I’m sure the royal couple enjoyed red rice at their royal reception, it’s a daily dish in this very unusual country. I looked forward to having the red rice at almost every meal, it was my favorite Bhutanese dish, like comfort food to me.
BHUTANESE RED RICE
4 cups cooked long-grain rice
3 tablespoons butter
2 large cloves garlic, minced
2 tablespoons tomato paste
1/2 teaspoon salt
1 1/2 teaspoons soy sauce
dash red pepper, or to taste
Put the rice on a baking sheet and refrigerate it, uncovered, for 8 to 24 hours, until it is dry enough for you to gently crumble in your hands. Midway through, turn the rice to ensure even drying. When ready to prepare the red rice, heat a large nonstick skillet over medium-high heat and add only 2 tablespoons of the butter. Once the frothing subsides, add the garlic and cook, stirring frequently for about 2 minutes, or until the garlic no longer smells raw and is turning brown. Add the rice and stir to combine. Add the tomato paste and stir to coat the rice and turn it red. Increase the heat slightly and cook, stirring constantly for about 3 minutes, until the rice is heated through.

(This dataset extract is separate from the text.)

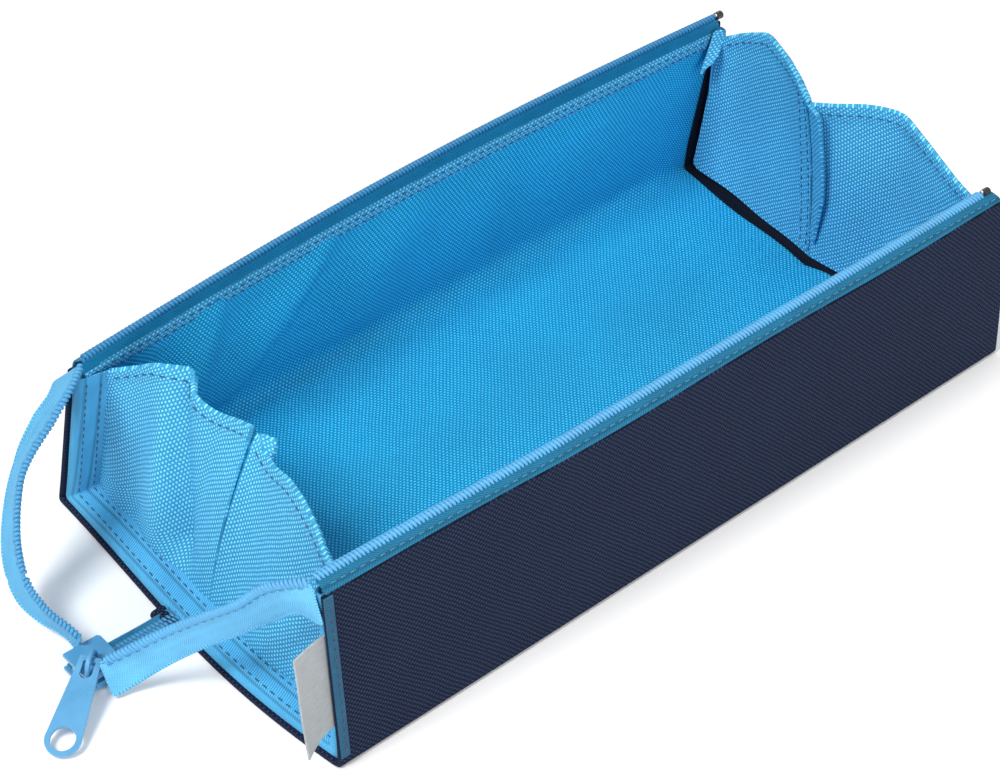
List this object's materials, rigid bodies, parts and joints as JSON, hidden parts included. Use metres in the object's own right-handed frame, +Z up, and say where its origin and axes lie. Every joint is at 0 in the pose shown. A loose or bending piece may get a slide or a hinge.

Sprinkle in the salt and soy sauce, and stir to combine well. Add the remaining 1 tablespoon of butter and continue to gently fry the rice for another 1 to 2 minutes, to sear in the flavors. Remove from the heat, taste and add extra salt, if necessary. Transfer to a bowl and serve immediately.
The Bhutanese people live high in the Himalaya mountains, which protect them and seclude them from the rest of the world. They are industrious, self-sufficient and beautiful people. We couldn’t help but notice the many smiles that were turned our way.

Bhutan’s ancient traditions are still harmoniously blended into a simple culture with a simple cuisine. The strong Buddhist philosophy of the Bhutanese people helps to make living simply easy. Since visiting Bhutan, I’m wondering how high our “Gross National Happiness” is here in Boquete, Panama. From observing the action in our local market this morning, I’d say it very, very high, as well.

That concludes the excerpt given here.